REQUIRED TASK: Transcribe only part of the material below: the lines from the one containing "The three.js and" through the one containing "joint: float = field(init=False)", inclusive, exactly as written.

____ SUPPLIED DATA

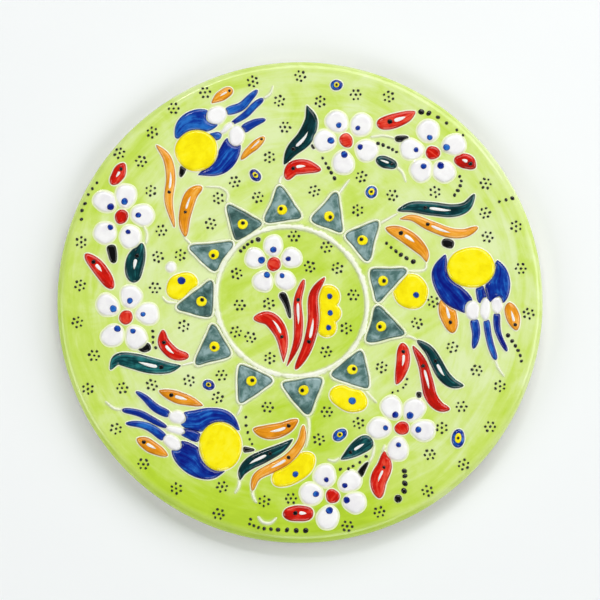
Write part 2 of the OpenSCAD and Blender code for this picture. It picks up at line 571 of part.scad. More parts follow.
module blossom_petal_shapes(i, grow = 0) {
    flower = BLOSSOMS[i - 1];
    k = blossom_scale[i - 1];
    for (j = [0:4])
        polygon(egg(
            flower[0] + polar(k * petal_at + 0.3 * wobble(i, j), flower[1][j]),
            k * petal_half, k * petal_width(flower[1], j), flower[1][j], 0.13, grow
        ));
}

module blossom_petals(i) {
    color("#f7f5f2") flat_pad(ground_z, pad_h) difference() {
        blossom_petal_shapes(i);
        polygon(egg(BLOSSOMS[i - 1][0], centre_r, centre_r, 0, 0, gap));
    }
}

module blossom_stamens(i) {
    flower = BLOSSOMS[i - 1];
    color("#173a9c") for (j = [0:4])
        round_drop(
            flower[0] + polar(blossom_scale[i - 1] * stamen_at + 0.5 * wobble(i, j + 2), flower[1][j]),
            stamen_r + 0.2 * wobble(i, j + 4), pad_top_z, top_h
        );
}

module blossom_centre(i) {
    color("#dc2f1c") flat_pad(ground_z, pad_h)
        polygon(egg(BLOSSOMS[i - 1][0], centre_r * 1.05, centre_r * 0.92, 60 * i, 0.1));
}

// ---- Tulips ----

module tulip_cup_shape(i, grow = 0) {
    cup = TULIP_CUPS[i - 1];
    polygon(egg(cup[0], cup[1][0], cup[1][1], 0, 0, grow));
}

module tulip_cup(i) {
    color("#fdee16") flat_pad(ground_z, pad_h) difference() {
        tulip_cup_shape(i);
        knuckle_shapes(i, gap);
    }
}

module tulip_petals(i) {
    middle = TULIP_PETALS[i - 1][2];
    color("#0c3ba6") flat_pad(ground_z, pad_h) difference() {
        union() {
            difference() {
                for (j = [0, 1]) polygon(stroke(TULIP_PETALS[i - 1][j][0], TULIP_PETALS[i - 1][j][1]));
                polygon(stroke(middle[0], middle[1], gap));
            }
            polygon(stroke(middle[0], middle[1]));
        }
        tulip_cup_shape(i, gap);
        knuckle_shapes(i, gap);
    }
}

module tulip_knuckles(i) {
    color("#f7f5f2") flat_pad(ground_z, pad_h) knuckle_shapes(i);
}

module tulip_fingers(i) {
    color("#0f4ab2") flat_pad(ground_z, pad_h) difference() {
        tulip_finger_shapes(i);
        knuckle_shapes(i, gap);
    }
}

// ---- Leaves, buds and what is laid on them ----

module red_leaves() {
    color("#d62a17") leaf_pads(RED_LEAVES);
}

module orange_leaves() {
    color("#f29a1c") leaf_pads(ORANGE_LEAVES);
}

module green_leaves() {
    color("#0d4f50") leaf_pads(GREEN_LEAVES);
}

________
____ SUPPLIED DATA

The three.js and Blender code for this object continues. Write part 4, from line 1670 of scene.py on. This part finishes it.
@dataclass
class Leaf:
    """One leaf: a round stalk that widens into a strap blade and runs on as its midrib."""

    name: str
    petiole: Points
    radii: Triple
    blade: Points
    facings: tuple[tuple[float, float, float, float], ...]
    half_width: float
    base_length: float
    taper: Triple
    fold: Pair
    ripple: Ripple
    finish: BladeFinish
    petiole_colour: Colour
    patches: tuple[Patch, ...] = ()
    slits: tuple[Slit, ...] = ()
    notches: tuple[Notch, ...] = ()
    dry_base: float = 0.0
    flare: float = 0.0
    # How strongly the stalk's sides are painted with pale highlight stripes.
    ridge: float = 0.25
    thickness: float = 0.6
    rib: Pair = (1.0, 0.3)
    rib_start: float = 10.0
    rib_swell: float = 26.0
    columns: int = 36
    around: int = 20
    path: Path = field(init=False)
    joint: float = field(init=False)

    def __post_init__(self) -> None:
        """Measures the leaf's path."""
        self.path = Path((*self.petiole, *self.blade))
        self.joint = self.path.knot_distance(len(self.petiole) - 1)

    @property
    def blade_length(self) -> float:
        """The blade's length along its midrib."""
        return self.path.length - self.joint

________

RESULT OF THE TASK:
The three.js and Blender code for this object continues. Write part 4, from line 1670 of scene.py on. This part finishes it.
@dataclass
class Leaf:
    """One leaf: a round stalk that widens into a strap blade and runs on as its midrib."""

    name: str
    petiole: Points
    radii: Triple
    blade: Points
    facings: tuple[tuple[float, float, float, float], ...]
    half_width: float
    base_length: float
    taper: Triple
    fold: Pair
    ripple: Ripple
    finish: BladeFinish
    petiole_colour: Colour
    patches: tuple[Patch, ...] = ()
    slits: tuple[Slit, ...] = ()
    notches: tuple[Notch, ...] = ()
    dry_base: float = 0.0
    flare: float = 0.0
    # How strongly the stalk's sides are painted with pale highlight stripes.
    ridge: float = 0.25
    thickness: float = 0.6
    rib: Pair = (1.0, 0.3)
    rib_start: float = 10.0
    rib_swell: float = 26.0
    columns: int = 36
    around: int = 20
    path: Path = field(init=False)
    joint: float = field(init=False)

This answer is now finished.